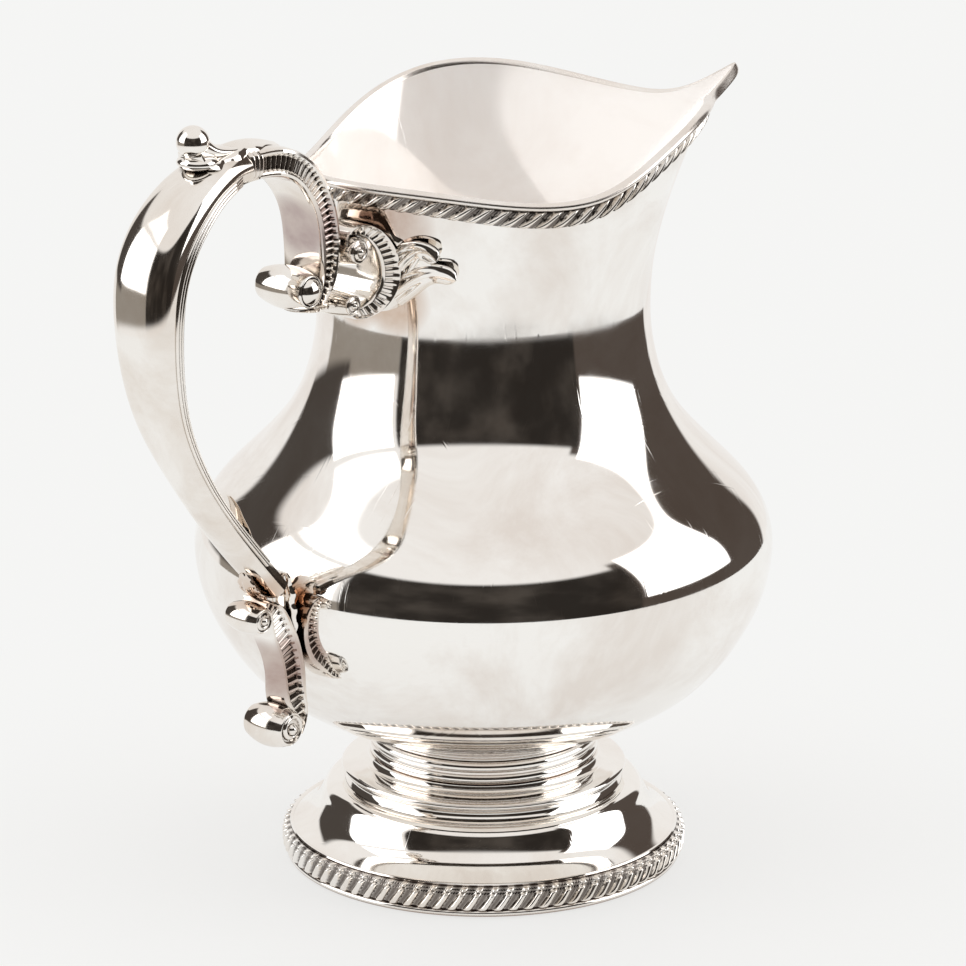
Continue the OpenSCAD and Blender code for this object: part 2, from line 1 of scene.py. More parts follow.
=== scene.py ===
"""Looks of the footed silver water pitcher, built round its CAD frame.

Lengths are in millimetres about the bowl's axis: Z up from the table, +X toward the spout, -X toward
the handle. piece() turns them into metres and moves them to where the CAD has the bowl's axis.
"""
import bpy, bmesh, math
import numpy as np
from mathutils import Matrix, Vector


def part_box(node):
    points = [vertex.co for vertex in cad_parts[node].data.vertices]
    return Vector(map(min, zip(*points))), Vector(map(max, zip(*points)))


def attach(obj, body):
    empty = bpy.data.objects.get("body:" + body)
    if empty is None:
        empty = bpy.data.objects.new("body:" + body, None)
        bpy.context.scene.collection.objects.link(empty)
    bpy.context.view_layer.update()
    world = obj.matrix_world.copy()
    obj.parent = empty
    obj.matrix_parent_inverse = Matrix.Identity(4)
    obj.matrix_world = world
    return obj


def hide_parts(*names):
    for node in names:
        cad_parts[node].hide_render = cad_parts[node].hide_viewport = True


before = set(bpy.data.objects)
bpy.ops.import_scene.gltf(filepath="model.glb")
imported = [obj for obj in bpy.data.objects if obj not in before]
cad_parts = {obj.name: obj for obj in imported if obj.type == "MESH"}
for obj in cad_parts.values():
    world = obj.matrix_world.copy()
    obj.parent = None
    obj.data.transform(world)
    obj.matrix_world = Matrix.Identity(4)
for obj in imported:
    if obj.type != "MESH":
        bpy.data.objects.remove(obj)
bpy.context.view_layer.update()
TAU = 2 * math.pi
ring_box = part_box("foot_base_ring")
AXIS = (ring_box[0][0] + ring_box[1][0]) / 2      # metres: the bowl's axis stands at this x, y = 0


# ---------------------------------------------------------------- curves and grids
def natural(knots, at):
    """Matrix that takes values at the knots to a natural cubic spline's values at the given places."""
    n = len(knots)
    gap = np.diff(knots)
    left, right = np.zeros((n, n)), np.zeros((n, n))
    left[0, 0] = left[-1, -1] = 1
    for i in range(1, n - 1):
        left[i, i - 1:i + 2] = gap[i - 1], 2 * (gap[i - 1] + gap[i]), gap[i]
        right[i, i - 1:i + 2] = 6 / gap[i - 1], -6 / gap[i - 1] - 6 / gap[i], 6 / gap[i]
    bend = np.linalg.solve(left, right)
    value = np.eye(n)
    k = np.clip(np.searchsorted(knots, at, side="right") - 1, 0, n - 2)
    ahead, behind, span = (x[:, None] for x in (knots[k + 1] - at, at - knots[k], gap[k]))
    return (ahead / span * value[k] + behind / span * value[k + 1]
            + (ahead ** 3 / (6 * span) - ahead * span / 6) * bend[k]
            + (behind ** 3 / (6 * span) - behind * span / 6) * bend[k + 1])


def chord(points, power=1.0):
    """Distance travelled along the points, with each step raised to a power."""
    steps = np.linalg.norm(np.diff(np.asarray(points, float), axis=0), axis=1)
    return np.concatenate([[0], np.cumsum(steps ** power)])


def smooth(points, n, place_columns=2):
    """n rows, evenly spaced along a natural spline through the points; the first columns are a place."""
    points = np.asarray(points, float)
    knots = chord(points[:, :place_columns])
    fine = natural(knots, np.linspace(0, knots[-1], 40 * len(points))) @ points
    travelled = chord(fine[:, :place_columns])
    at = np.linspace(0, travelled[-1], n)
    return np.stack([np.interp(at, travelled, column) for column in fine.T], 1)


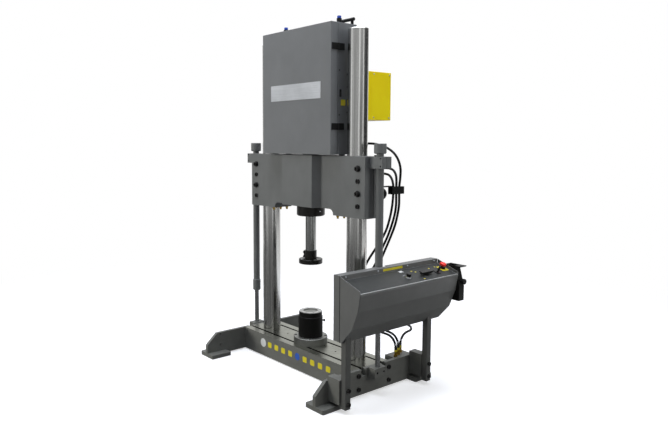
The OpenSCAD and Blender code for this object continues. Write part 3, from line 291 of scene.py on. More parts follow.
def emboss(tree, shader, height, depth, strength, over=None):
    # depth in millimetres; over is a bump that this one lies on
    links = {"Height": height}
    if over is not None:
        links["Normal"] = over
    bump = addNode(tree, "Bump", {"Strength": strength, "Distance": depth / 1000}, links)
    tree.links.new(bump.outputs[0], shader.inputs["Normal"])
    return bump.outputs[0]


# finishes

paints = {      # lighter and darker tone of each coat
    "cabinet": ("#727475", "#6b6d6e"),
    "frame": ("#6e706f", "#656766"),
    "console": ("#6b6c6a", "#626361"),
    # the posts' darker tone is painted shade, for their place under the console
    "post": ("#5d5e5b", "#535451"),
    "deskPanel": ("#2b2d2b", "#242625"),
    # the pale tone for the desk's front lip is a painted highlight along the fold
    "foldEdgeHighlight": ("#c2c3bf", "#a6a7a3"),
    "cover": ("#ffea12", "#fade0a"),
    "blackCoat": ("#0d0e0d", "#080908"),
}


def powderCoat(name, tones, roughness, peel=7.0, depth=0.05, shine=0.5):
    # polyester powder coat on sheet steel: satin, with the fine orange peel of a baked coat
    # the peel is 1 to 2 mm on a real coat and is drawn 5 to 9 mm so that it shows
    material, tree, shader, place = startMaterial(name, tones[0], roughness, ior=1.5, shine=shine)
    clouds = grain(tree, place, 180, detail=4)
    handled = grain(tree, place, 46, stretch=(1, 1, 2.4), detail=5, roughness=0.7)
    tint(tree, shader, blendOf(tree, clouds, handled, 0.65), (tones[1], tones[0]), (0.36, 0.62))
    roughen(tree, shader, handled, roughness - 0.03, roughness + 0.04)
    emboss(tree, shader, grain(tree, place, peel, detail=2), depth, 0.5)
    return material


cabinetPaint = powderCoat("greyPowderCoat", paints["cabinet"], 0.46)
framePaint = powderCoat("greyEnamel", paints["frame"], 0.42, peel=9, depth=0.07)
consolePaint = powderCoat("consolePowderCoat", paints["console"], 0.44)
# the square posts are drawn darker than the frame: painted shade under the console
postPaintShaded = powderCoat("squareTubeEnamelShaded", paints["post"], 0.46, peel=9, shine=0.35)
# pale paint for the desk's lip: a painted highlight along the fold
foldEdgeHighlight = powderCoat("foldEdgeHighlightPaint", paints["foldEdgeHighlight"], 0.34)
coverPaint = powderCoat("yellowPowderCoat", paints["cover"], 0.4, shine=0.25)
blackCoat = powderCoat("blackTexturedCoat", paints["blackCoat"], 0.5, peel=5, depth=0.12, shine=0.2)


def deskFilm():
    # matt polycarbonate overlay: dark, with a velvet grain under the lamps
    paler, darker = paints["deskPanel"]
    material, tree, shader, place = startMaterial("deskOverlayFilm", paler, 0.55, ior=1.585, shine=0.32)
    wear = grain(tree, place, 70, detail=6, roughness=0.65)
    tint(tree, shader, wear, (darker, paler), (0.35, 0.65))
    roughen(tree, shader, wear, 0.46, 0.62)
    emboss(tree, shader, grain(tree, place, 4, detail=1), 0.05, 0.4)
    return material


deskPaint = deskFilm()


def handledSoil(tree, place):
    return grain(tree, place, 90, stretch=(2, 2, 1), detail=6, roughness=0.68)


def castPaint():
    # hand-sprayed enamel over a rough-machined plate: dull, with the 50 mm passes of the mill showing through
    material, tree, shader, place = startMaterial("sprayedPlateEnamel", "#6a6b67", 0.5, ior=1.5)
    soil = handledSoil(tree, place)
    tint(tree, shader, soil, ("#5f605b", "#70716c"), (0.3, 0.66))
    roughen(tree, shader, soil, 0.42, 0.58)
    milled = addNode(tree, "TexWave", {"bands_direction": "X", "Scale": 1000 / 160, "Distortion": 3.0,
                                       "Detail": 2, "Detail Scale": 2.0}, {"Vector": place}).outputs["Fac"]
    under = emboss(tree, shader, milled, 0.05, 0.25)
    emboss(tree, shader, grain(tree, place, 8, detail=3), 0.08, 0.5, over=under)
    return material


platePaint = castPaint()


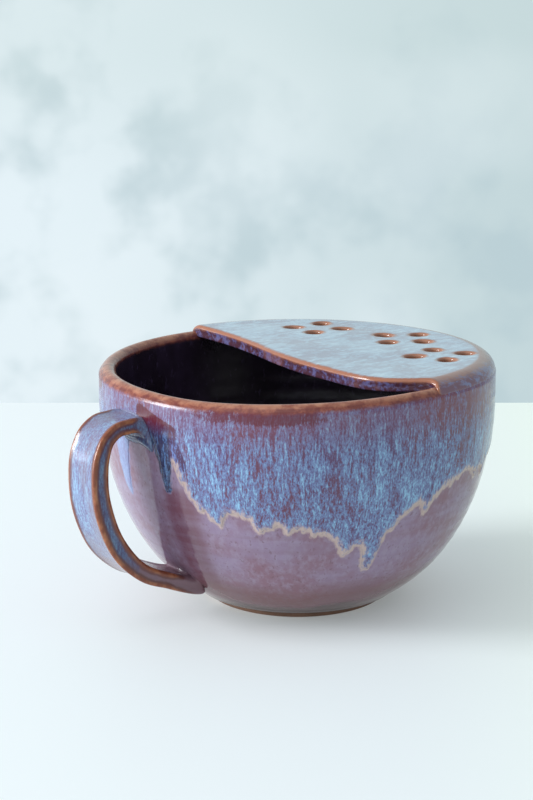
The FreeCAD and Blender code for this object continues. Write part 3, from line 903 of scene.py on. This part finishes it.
# # # # #
## Short exercise
Your task is to give the records above again, exactly.

## Exercise result
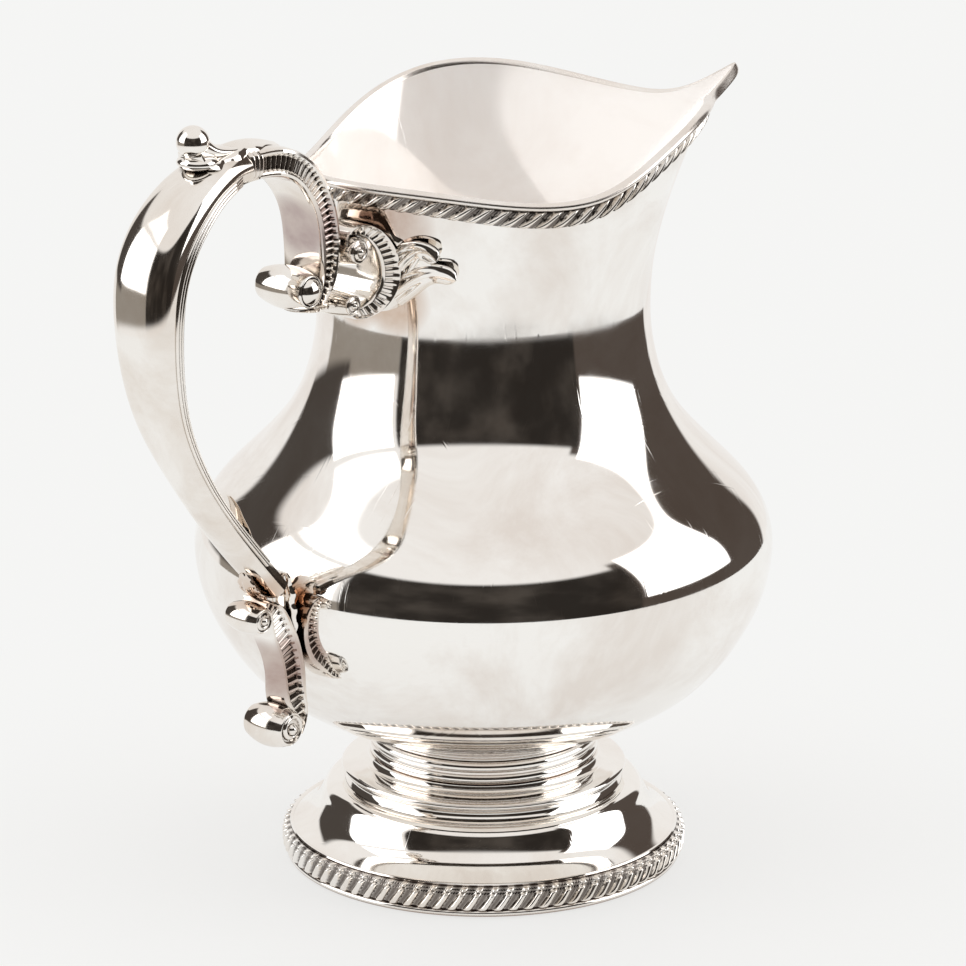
Continue the OpenSCAD and Blender code for this object: part 2, from line 1 of scene.py. More parts follow.
=== scene.py ===
"""Looks of the footed silver water pitcher, built round its CAD frame.

Lengths are in millimetres about the bowl's axis: Z up from the table, +X toward the spout, -X toward
the handle. piece() turns them into metres and moves them to where the CAD has the bowl's axis.
"""
import bpy, bmesh, math
import numpy as np
from mathutils import Matrix, Vector


def part_box(node):
    points = [vertex.co for vertex in cad_parts[node].data.vertices]
    return Vector(map(min, zip(*points))), Vector(map(max, zip(*points)))


def attach(obj, body):
    empty = bpy.data.objects.get("body:" + body)
    if empty is None:
        empty = bpy.data.objects.new("body:" + body, None)
        bpy.context.scene.collection.objects.link(empty)
    bpy.context.view_layer.update()
    world = obj.matrix_world.copy()
    obj.parent = empty
    obj.matrix_parent_inverse = Matrix.Identity(4)
    obj.matrix_world = world
    return obj


def hide_parts(*names):
    for node in names:
        cad_parts[node].hide_render = cad_parts[node].hide_viewport = True


before = set(bpy.data.objects)
bpy.ops.import_scene.gltf(filepath="model.glb")
imported = [obj for obj in bpy.data.objects if obj not in before]
cad_parts = {obj.name: obj for obj in imported if obj.type == "MESH"}
for obj in cad_parts.values():
    world = obj.matrix_world.copy()
    obj.parent = None
    obj.data.transform(world)
    obj.matrix_world = Matrix.Identity(4)
for obj in imported:
    if obj.type != "MESH":
        bpy.data.objects.remove(obj)
bpy.context.view_layer.update()
TAU = 2 * math.pi
ring_box = part_box("foot_base_ring")
AXIS = (ring_box[0][0] + ring_box[1][0]) / 2      # metres: the bowl's axis stands at this x, y = 0


# ---------------------------------------------------------------- curves and grids
def natural(knots, at):
    """Matrix that takes values at the knots to a natural cubic spline's values at the given places."""
    n = len(knots)
    gap = np.diff(knots)
    left, right = np.zeros((n, n)), np.zeros((n, n))
    left[0, 0] = left[-1, -1] = 1
    for i in range(1, n - 1):
        left[i, i - 1:i + 2] = gap[i - 1], 2 * (gap[i - 1] + gap[i]), gap[i]
        right[i, i - 1:i + 2] = 6 / gap[i - 1], -6 / gap[i - 1] - 6 / gap[i], 6 / gap[i]
    bend = np.linalg.solve(left, right)
    value = np.eye(n)
    k = np.clip(np.searchsorted(knots, at, side="right") - 1, 0, n - 2)
    ahead, behind, span = (x[:, None] for x in (knots[k + 1] - at, at - knots[k], gap[k]))
    return (ahead / span * value[k] + behind / span * value[k + 1]
            + (ahead ** 3 / (6 * span) - ahead * span / 6) * bend[k]
            + (behind ** 3 / (6 * span) - behind * span / 6) * bend[k + 1])


def chord(points, power=1.0):
    """Distance travelled along the points, with each step raised to a power."""
    steps = np.linalg.norm(np.diff(np.asarray(points, float), axis=0), axis=1)
    return np.concatenate([[0], np.cumsum(steps ** power)])


def smooth(points, n, place_columns=2):
    """n rows, evenly spaced along a natural spline through the points; the first columns are a place."""
    points = np.asarray(points, float)
    knots = chord(points[:, :place_columns])
    fine = natural(knots, np.linspace(0, knots[-1], 40 * len(points))) @ points
    travelled = chord(fine[:, :place_columns])
    at = np.linspace(0, travelled[-1], n)
    return np.stack([np.interp(at, travelled, column) for column in fine.T], 1)


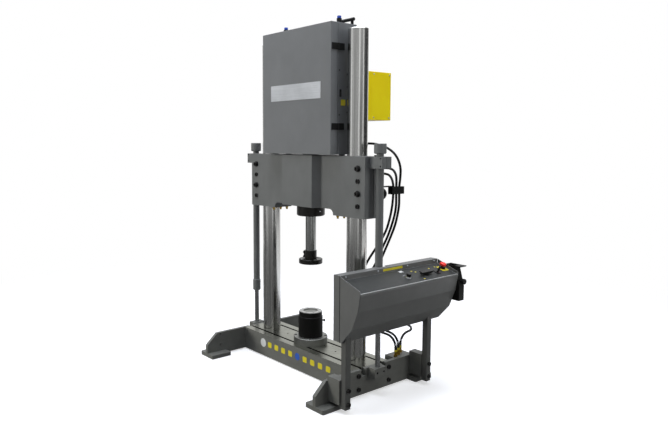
The OpenSCAD and Blender code for this object continues. Write part 3, from line 291 of scene.py on. More parts follow.
def emboss(tree, shader, height, depth, strength, over=None):
    # depth in millimetres; over is a bump that this one lies on
    links = {"Height": height}
    if over is not None:
        links["Normal"] = over
    bump = addNode(tree, "Bump", {"Strength": strength, "Distance": depth / 1000}, links)
    tree.links.new(bump.outputs[0], shader.inputs["Normal"])
    return bump.outputs[0]


# finishes

paints = {      # lighter and darker tone of each coat
    "cabinet": ("#727475", "#6b6d6e"),
    "frame": ("#6e706f", "#656766"),
    "console": ("#6b6c6a", "#626361"),
    # the posts' darker tone is painted shade, for their place under the console
    "post": ("#5d5e5b", "#535451"),
    "deskPanel": ("#2b2d2b", "#242625"),
    # the pale tone for the desk's front lip is a painted highlight along the fold
    "foldEdgeHighlight": ("#c2c3bf", "#a6a7a3"),
    "cover": ("#ffea12", "#fade0a"),
    "blackCoat": ("#0d0e0d", "#080908"),
}


def powderCoat(name, tones, roughness, peel=7.0, depth=0.05, shine=0.5):
    # polyester powder coat on sheet steel: satin, with the fine orange peel of a baked coat
    # the peel is 1 to 2 mm on a real coat and is drawn 5 to 9 mm so that it shows
    material, tree, shader, place = startMaterial(name, tones[0], roughness, ior=1.5, shine=shine)
    clouds = grain(tree, place, 180, detail=4)
    handled = grain(tree, place, 46, stretch=(1, 1, 2.4), detail=5, roughness=0.7)
    tint(tree, shader, blendOf(tree, clouds, handled, 0.65), (tones[1], tones[0]), (0.36, 0.62))
    roughen(tree, shader, handled, roughness - 0.03, roughness + 0.04)
    emboss(tree, shader, grain(tree, place, peel, detail=2), depth, 0.5)
    return material


cabinetPaint = powderCoat("greyPowderCoat", paints["cabinet"], 0.46)
framePaint = powderCoat("greyEnamel", paints["frame"], 0.42, peel=9, depth=0.07)
consolePaint = powderCoat("consolePowderCoat", paints["console"], 0.44)
# the square posts are drawn darker than the frame: painted shade under the console
postPaintShaded = powderCoat("squareTubeEnamelShaded", paints["post"], 0.46, peel=9, shine=0.35)
# pale paint for the desk's lip: a painted highlight along the fold
foldEdgeHighlight = powderCoat("foldEdgeHighlightPaint", paints["foldEdgeHighlight"], 0.34)
coverPaint = powderCoat("yellowPowderCoat", paints["cover"], 0.4, shine=0.25)
blackCoat = powderCoat("blackTexturedCoat", paints["blackCoat"], 0.5, peel=5, depth=0.12, shine=0.2)


def deskFilm():
    # matt polycarbonate overlay: dark, with a velvet grain under the lamps
    paler, darker = paints["deskPanel"]
    material, tree, shader, place = startMaterial("deskOverlayFilm", paler, 0.55, ior=1.585, shine=0.32)
    wear = grain(tree, place, 70, detail=6, roughness=0.65)
    tint(tree, shader, wear, (darker, paler), (0.35, 0.65))
    roughen(tree, shader, wear, 0.46, 0.62)
    emboss(tree, shader, grain(tree, place, 4, detail=1), 0.05, 0.4)
    return material


deskPaint = deskFilm()


def handledSoil(tree, place):
    return grain(tree, place, 90, stretch=(2, 2, 1), detail=6, roughness=0.68)


def castPaint():
    # hand-sprayed enamel over a rough-machined plate: dull, with the 50 mm passes of the mill showing through
    material, tree, shader, place = startMaterial("sprayedPlateEnamel", "#6a6b67", 0.5, ior=1.5)
    soil = handledSoil(tree, place)
    tint(tree, shader, soil, ("#5f605b", "#70716c"), (0.3, 0.66))
    roughen(tree, shader, soil, 0.42, 0.58)
    milled = addNode(tree, "TexWave", {"bands_direction": "X", "Scale": 1000 / 160, "Distortion": 3.0,
                                       "Detail": 2, "Detail Scale": 2.0}, {"Vector": place}).outputs["Fac"]
    under = emboss(tree, shader, milled, 0.05, 0.25)
    emboss(tree, shader, grain(tree, place, 8, detail=3), 0.08, 0.5, over=under)
    return material


platePaint = castPaint()


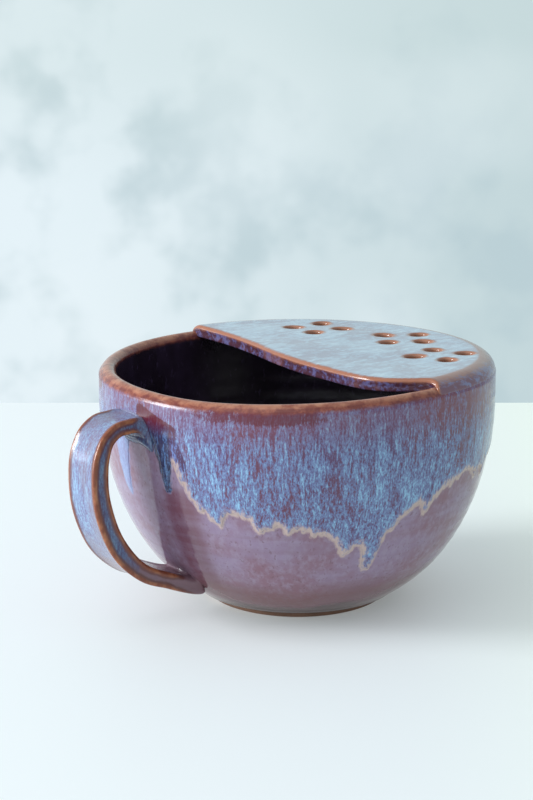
The FreeCAD and Blender code for this object continues. Write part 3, from line 903 of scene.py on. This part finishes it.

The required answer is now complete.